As the year winds down, many nonprofit organizations consider offering financial gifts to their staff as a gesture of appreciation. Having experienced this process from both perspectives—as a nonprofit employee receiving year-end bonuses and as a leader structuring compensation—I’ve realized these moments represent more than just financial transactions. They are opportunities to recognize dedication, foster sustainability, and honor the mission-driven spirit that defines nonprofit work.

But navigating end-of-year financial gifts in nonprofits requires a careful balance. Unlike for-profit businesses, nonprofits must consider donor expectations, board oversight, and financial health. To help your organization approach this process thoughtfully, checkout the guide below.

Legal Considerations
- Follow IRS guidelines: Ensure all compensation meets nonprofit standards to avoid jeopardizing your tax-exempt status.  
- Document transparently: Record all financial distributions clearly to maintain accountability.  
- Maintain reasonable compensation standards: Bonuses or stipends should align with fair compensation practices and your organization’s financial capacity.  

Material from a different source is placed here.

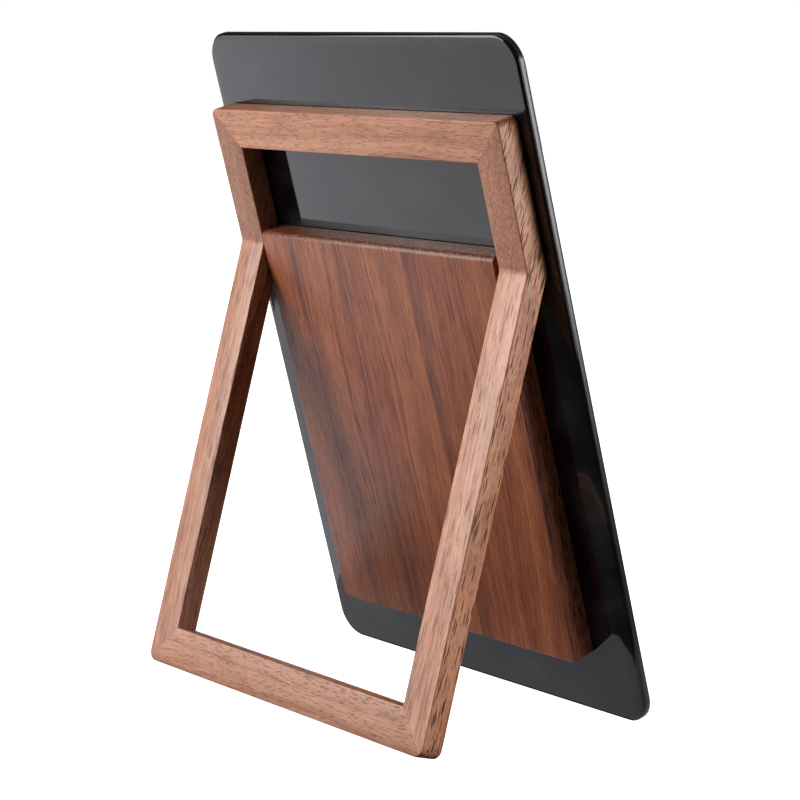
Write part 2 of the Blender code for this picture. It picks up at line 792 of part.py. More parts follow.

So how do you structuring end-of-year financial gifts? I am glad you asked.

Performance-Based Approaches: Linking financial gifts to specific achievements reinforces a results-driven culture.
-Tie gifts to organizational contributions: Base rewards on accomplishments like reaching fundraising milestones, program success, or advancing strategic objectives.  
-Use clear evaluation criteria: Develop transparent metrics to assess performance, ensuring the process is objective and equitable.  
- Establish a consistent process: Apply the same criteria and evaluation steps across all eligible staff.

Examples of Gift Structures: Different gift structures can reflect your appreciation while supporting your team in meaningful ways.
- One-time bonuses: The most common approach for end-of-year gifts, bonuses provide immediate recognition of staff contributions and organizational achievements.  
- Stipends: Offer an additional fixed amount to help with personal or professional expenses, providing flexibility for the employee. 
- Professional development funds: Allocate resources for training, certifications, or other growth opportunities. 

Practical Implementation Steps
1. Review finances: Assess your year-end budget to determine what’s feasible without compromising future sustainability.  
2. Develop guidelines: Create clear policies that outline eligibility, evaluation criteria, and distribution processes for the gifts.  
3. Define measures: Establish performance metrics tied to your nonprofit’s mission to guide the evaluation process.  
4. Secure leadership buy in: Collaborate with key stakeholders, such as the board or senior leadership, to gain consensus.  
5. Document the process: Keep thorough records of decisions and distributions to ensure compliance and transparency.  

In the end, it’s not just about what you give but how you honor your team’s commitment to the cause. After all, people matter most!